Pioneering research into what makes us happy
By the time Lyubomirsky began graduate school in social psychology at Stanford in 1989, happiness research was just starting to be taken seriously. She decided to focus her career on understanding why some people are happier than others. Drawing on emerging work by psychologists like Ed Diener, she explored behavioural patterns that seemed to correlate with happiness: socialising, religious involvement, physical activity. But her research took things further. She found that happy people tended to avoid comparisons with others, viewed people and choices more positively, and didn’t fixate on negativity, the New York Times reported.
Still, she faced the classic scientific problem: correlation isn’t causation. Were those traits the result of being happy—or the source of it? Lyubomirsky began testing simple interventions: acts of kindness and gratitude practices. In controlled experiments, she showed that even modest behavioural changes could make people measurably happier. The effects weren’t huge, but they were real—and importantly, they suggested people had more control over their well-being than previously believed.
A broader movement in psychology emerges
Around the same time, psychology itself began to shift. In 1998, Martin Seligman, as president of the American Psychological Association, called for a return to the discipline’s founding purpose: not just to treat dysfunction, but to help people live better, more fulfilling lives. He encouraged a focus on optimism, social responsibility, and well-being. This helped elevate researchers like Lyubomirsky and Diener, and launched thousands of new happiness studies around the world.
Yet the abundance of options—gratitude, journaling, meditation—created its own dilemma: which interventions really worked? And which were most impactful over time?
The longest-running happiness study enters a new era
In 2003, psychiatrist and Zen Buddhist priest Robert Waldinger became director of Harvard’s landmark happiness study, a longitudinal project that began in 1938. Originally designed to identify traits of healthy young men—including John F. Kennedy—the study expanded over time to include working-class participants and eventually spouses.
Waldinger’s analysis of decades of data pointed to a central truth: good relationships—not wealth, fame, or even physical health—most strongly predicted life satisfaction. In fact, he found that people in secure, happy relationships at age 50 were more likely to enjoy emotional and physical well-being well into old age. In his 2015 TED Talk, Waldinger distilled the study’s key lesson: “Good relationships keep us happier and healthier. Period.”
The role of social connection in modern happiness research
More recent work by psychologists like Julia Rohrer in Berlin supported this conclusion with fresh data. Her research found that people who pursued social goals—like spending time with family or building friendships—were happier a year later than those who focused on material or individual ambitions. Meanwhile, other studies showed that even small social interactions, such as chatting with strangers on public transportation, could provide a meaningful boost to mood, according to the New York Times.
Waldinger and Lyubomirsky agree: connection is the thread running through nearly every effective happiness intervention. Acts of kindness, gratitude letters, conversations—all of these enhance our sense of belonging and emotional closeness.
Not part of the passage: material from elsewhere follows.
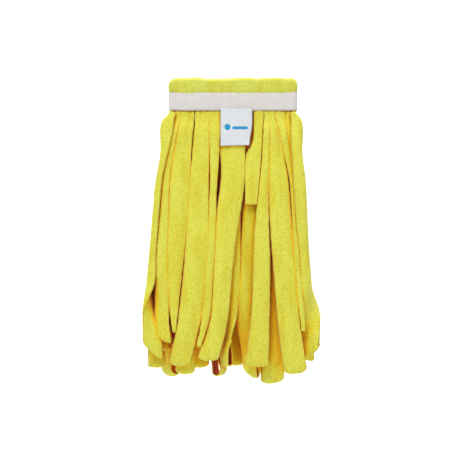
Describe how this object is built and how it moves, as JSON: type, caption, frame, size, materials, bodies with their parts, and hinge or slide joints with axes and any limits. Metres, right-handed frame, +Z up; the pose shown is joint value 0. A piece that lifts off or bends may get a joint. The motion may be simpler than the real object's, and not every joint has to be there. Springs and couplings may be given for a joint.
{
  "type": "strip mop head",
  "caption": "Hanging mop head of looped brushed microfibre strips sewn into a flat white-taped headband with a cloth cuff and a small label.",
  "frame": {"origin": "centre of the sewn headband, which a mop clamp grips", "axes": "+Z up as the mop head hangs, -Y towards the labelled front, +X to the right seen from the front"},
  "size_m": [0.2213, 0.055, 0.3806],
  "materials": {
    "strip_cloth": "brushed yellow microfibre pile",
    "cuff_cloth": "yellow microfibre cloth, flatter pile",
    "woven_tape": "warm white plain-woven tape",
    "thread": "white sewing thread",
    "label_cloth": "smooth white label cloth"
  },
  "bodies": {
    "root": {"cuff": "cuff_cloth", "headband_tape": "woven_tape", "strip_heads_front_outer": "strip_cloth", "strip_heads_front_inner": "strip_cloth", "strip_heads_back_inner": "strip_cloth", "strip_heads_back_outer": "strip_cloth", "strip_heads_side": "strip_cloth", "stitches_front_upper": "thread", "stitches_front_lower": "thread", "stitches_back_upper": "thread", "stitches_back_lower": "thread", "label_hem": "label_cloth"},
    "front_loop_5": {"front_loop_5": "strip_cloth"},
    "inner_loop_3": {"inner_loop_3": "strip_cloth"},
    "inner_loop_1": {"inner_loop_1": "strip_cloth"},
    "front_loop_1": {"front_loop_1": "strip_cloth"},
    "front_loop_2": {"front_loop_2": "strip_cloth"},
    "inner_loop_2": {"inner_loop_2": "strip_cloth"},
    "front_loop_3": {"front_loop_3": "strip_cloth"},
    "front_loop_4": {"front_loop_4": "strip_cloth"},
    "inner_loop_4": {"inner_loop_4": "strip_cloth"},
    "loose_tail": {"loose_tail": "strip_cloth"},
    "front_loop_6": {"front_loop_6": "strip_cloth"},
    "inner_loop_5": {"inner_loop_5": "strip_cloth"},
    "front_loop_7": {"front_loop_7": "strip_cloth"},
    "front_loop_8": {"front_loop_8": "strip_cloth"},
    "back_inner_loop_1": {"back_inner_loop_1": "strip_cloth"},
    "back_loop_1": {"back_loop_1": "strip_cloth"},
    "back_inner_loop_2": {"back_inner_loop_2": "strip_cloth"},
    "back_loop_2": {"back_loop_2": "strip_cloth"},
    "back_inner_loop_3": {"back_inner_loop_3": "strip_cloth"},
    "back_loop_4": {"back_loop_4": "strip_cloth"},
    "back_inner_loop_4": {"back_inner_loop_4": "strip_cloth"},
    "back_loop_5": {"back_loop_5": "strip_cloth"},
    "back_loop_3": {"back_loop_3": "strip_cloth"},
    "left_inner_loop": {"left_inner_loop": "strip_cloth"},
    "left_outer_loop": {"left_outer_loop": "strip_cloth"},
    "right_inner_loop": {"right_inner_loop": "strip_cloth"},
    "right_outer_loop": {"right_outer_loop": "strip_cloth"},
    "label_flap": {"label_flap": "label_cloth"}
  },
  "joints": [
    {"name": "front_loop_5_swing", "type": "hinge", "parent": "root", "child": "front_loop_5", "pos_m": [0, -0.0063, -0.014], "axis": [-1, 0, 0], "range_deg": [0, 60]},
    {"name": "inner_loop_3_swing", "type": "hinge", "parent": "root", "child": "inner_loop_3", "pos_m": [0, -0.00215, -0.014], "axis": [-1, 0, 0], "range_deg": [0, 18]},
    {"name": "inner_loop_1_swing", "type": "hinge", "parent": "root", "child": "inner_loop_1", "pos_m": [0, -0.00215, -0.014], "axis": [-1, 0, 0], "range_deg": [0, 45]},
    {"name": "front_loop_1_swing", "type": "hinge", "parent": "inner_loop_1", "child": "front_loop_1", "pos_m": [0, -0.00665, -0.0183], "axis": [-1, 0, 0], "range_deg": [0, 40]},
    {"name": "front_loop_2_swing", "type": "hinge", "parent": "inner_loop_1", "child": "front_loop_2", "pos_m": [0, -0.00665, -0.0183], "axis": [-1, 0, 0], "range_deg": [0, 40]},
    {"name": "inner_loop_2_swing", "type": "hinge", "parent": "root", "child": "inner_loop_2", "pos_m": [0, -0.00215, -0.014], "axis": [-1, 0, 0], "range_deg": [0, 45]},
    {"name": "front_loop_3_swing", "type": "hinge", "parent": "inner_loop_2", "child": "front_loop_3", "pos_m": [0, -0.00665, -0.0183], "axis": [-1, 0, 0], "range_deg": [0, 40]},
    {"name": "front_loop_4_swing", "type": "hinge", "parent": "inner_loop_2", "child": "front_loop_4", "pos_m": [0, -0.00665, -0.0183], "axis": [-1, 0, 0], "range_deg": [0, 40]},
    {"name": "inner_loop_4_swing", "type": "hinge", "parent": "root", "child": "inner_loop_4", "pos_m": [0, -0.00215, -0.014], "axis": [-1, 0, 0], "range_deg": [0, 18]},
    {"name": "loose_tail_swing", "type": "hinge", "parent": "inner_loop_4", "child": "loose_tail", "pos_m": [0, -0.00665, -0.0183], "axis": [-1, 0, 0], "range_deg": [0, 60]},
    {"name": "front_loop_6_swing", "type": "hinge", "parent": "inner_loop_4", "child": "front_loop_6", "pos_m": [0, -0.00665, -0.0183], "axis": [-1, 0, 0], "range_deg": [0, 55]},
    {"name": "inner_loop_5_swing", "type": "hinge", "parent": "root", "child": "inner_loop_5", "pos_m": [0, -0.00215, -0.014], "axis": [-1, 0, 0], "range_deg": [0, 45]},
    {"name": "front_loop_7_swing", "type": "hinge", "parent": "inner_loop_5", "child": "front_loop_7", "pos_m": [0, -0.00665, -0.0183], "axis": [-1, 0, 0], "range_deg": [0, 40]},
    {"name": "front_loop_8_swing", "type": "hinge", "parent": "inner_loop_5", "child": "front_loop_8", "pos_m": [0, -0.00665, -0.0183], "axis": [-1, 0, 0], "range_deg": [0, 40]},
    {"name": "back_inner_loop_1_swing", "type": "hinge", "parent": "root", "child": "back_inner_loop_1", "pos_m": [0, 0.00215, -0.014], "axis": [1, 0, 0], "range_deg": [0, 45]},
    {"name": "back_loop_1_swing", "type": "hinge", "parent": "back_inner_loop_1", "child": "back_loop_1", "pos_m": [0, 0.00665, -0.0183], "axis": [1, 0, 0], "range_deg": [0, 40]},
    {"name": "back_inner_loop_2_swing", "type": "hinge", "parent": "root", "child": "back_inner_loop_2", "pos_m": [0, 0.00215, -0.014], "axis": [1, 0, 0], "range_deg": [0, 45]},
    {"name": "back_loop_2_swing", "type": "hinge", "parent": "back_inner_loop_2", "child": "back_loop_2", "pos_m": [0, 0.00665, -0.0183], "axis": [1, 0, 0], "range_deg": [0, 40]},
    {"name": "back_inner_loop_3_swing", "type": "hinge", "parent": "root", "child": "back_inner_loop_3", "pos_m": [0, 0.00215, -0.014], "axis": [1, 0, 0], "range_deg": [0, 45]},
    {"name": "back_loop_4_swing", "type": "hinge", "parent": "back_inner_loop_3", "child": "back_loop_4", "pos_m": [0, 0.00665, -0.0183], "axis": [1, 0, 0], "range_deg": [0, 40]},
    {"name": "back_inner_loop_4_swing", "type": "hinge", "parent": "root", "child": "back_inner_loop_4", "pos_m": [0, 0.00215, -0.014], "axis": [1, 0, 0], "range_deg": [0, 45]},
    {"name": "back_loop_5_swing", "type": "hinge", "parent": "back_inner_loop_4", "child": "back_loop_5", "pos_m": [0, 0.00665, -0.0183], "axis": [1, 0, 0], "range_deg": [0, 40]},
    {"name": "back_loop_3_swing", "type": "hinge", "parent": "root", "child": "back_loop_3", "pos_m": [0, 0.0063, -0.014], "axis": [1, 0, 0], "range_deg": [0, 75]},
    {"name": "left_inner_loop_swing", "type": "hinge", "parent": "root", "child": "left_inner_loop", "pos_m": [-0.072, 0, -0.014], "axis": [0, 1, 0], "range_deg": [0, 45]},
    {"name": "left_outer_loop_swing", "type": "hinge", "parent": "left_inner_loop", "child": "left_outer_loop", "pos_m": [-0.0772, 0, -0.0193], "axis": [0, 1, 0], "range_deg": [0, 35]},
    {"name": "right_inner_loop_swing", "type": "hinge", "parent": "root", "child": "right_inner_loop", "pos_m": [0.072, 0, -0.014], "axis": [0, -1, 0], "range_deg": [0, 45]},
    {"name": "right_outer_loop_swing", "type": "hinge", "parent": "right_inner_loop", "child": "right_outer_loop", "pos_m": [0.0767, 0, -0.0193], "axis": [0, -1, 0], "range_deg": [0, 35]},
    {"name": "label_flap_swing", "type": "hinge", "parent": "root", "child": "label_flap", "pos_m": [0, -0.0109, -0.0122], "axis": [-1, 0, 0], "range_deg": [0, 90]}
  ],
  "couplings": [
    {"joint": "label_flap_swing", "follows": "front_loop_5_swing", "ratio": 1.5},
    {"joint": "inner_loop_3_swing", "follows": "front_loop_5_swing", "ratio": 0.3},
    {"joint": "inner_loop_4_swing", "follows": "front_loop_5_swing", "ratio": 0.3}
  ]
}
Even fleeting exchanges can uplift us, while isolation often erodes our well-being.
Technology, hesitation, and the paradox of connection
Lyubomirsky notes that while technology often receives blame for increasing loneliness, its impact is more nuanced. Her research finds that real-time conversations—whether in person, by phone, or over video—tend to boost happiness. Texting, and especially passive scrolling, are less effective. Still, she argues that online platforms can serve a purpose: they help people connect when other options are unavailable.
Waldinger finds hope in our capacity to overcome the discomfort that often keeps us from reaching out. “We have this innate reluctance to socially connect,” he says. “And then we’re happier when we make ourselves.” Lyubomirsky puts it simply: if she had to recommend just one action to improve happiness, it would be to have a more meaningful conversation—ideally face-to-face, or at least voice-to-voice.
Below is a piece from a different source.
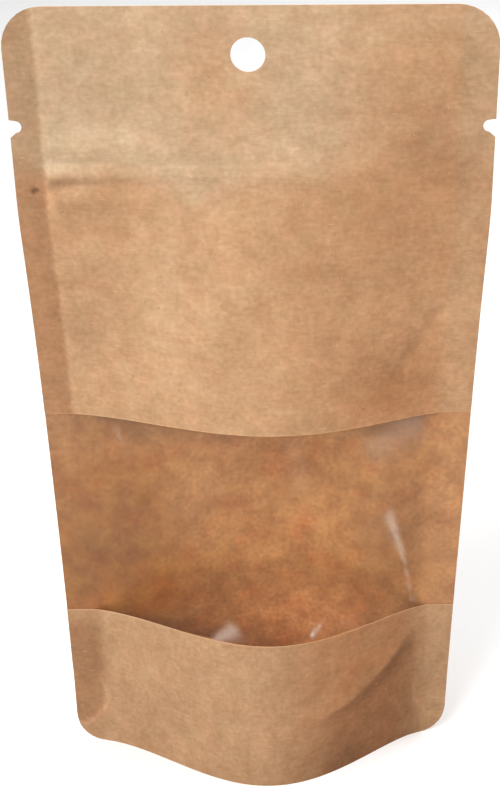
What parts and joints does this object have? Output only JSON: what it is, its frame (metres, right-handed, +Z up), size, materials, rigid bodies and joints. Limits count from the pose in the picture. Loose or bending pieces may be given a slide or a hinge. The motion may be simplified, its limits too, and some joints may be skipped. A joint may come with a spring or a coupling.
{
  "type": "kraft stand-up pouch with window",
  "caption": "Empty kraft paper stand-up pouch with an opened bottom gusset, side seals, a clear window band, tear notches and a hang hole.",
  "frame": {"origin": "on the floor, under the middle of the pouch's whole box", "axes": "+Z up to the top edge, +X to the right across the front, and the front with the window faces -Y"},
  "size_m": [0.11, 0.043, 0.192],
  "materials": {
    "kraft_paper": "brown kraft paper, matt, with fine fibres and flecks",
    "clear_film": "clear glossy packing film, slightly cloudy"
  },
  "bodies": {
    "root": {"kraft_pouch": "kraft_paper", "window_film": "clear_film"}
  },
  "joints": []
}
A deeper look at meaning, status, and fulfilment
In a candid conversation from his temporary home in Florida, Waldinger reflected on the paradox of his growing fame as a happiness expert. Despite being grounded in Buddhist philosophy and committed to humble work, he admitted the ego boost of recognition can be hard to ignore. He constantly reminds himself: accolades and influence are fleeting. What matters is connection—like the lunches he shares with his wife every afternoon.
That afternoon, after a long chat in the sun, Waldinger’s visitor noted an unexpected effect. Though she arrived irritable and in pain, she left feeling better—emotionally and even physically. And that, perhaps, is the most enduring takeaway of all: that happiness is not a distant goal but something we create moment by moment, in the quiet power of human connection.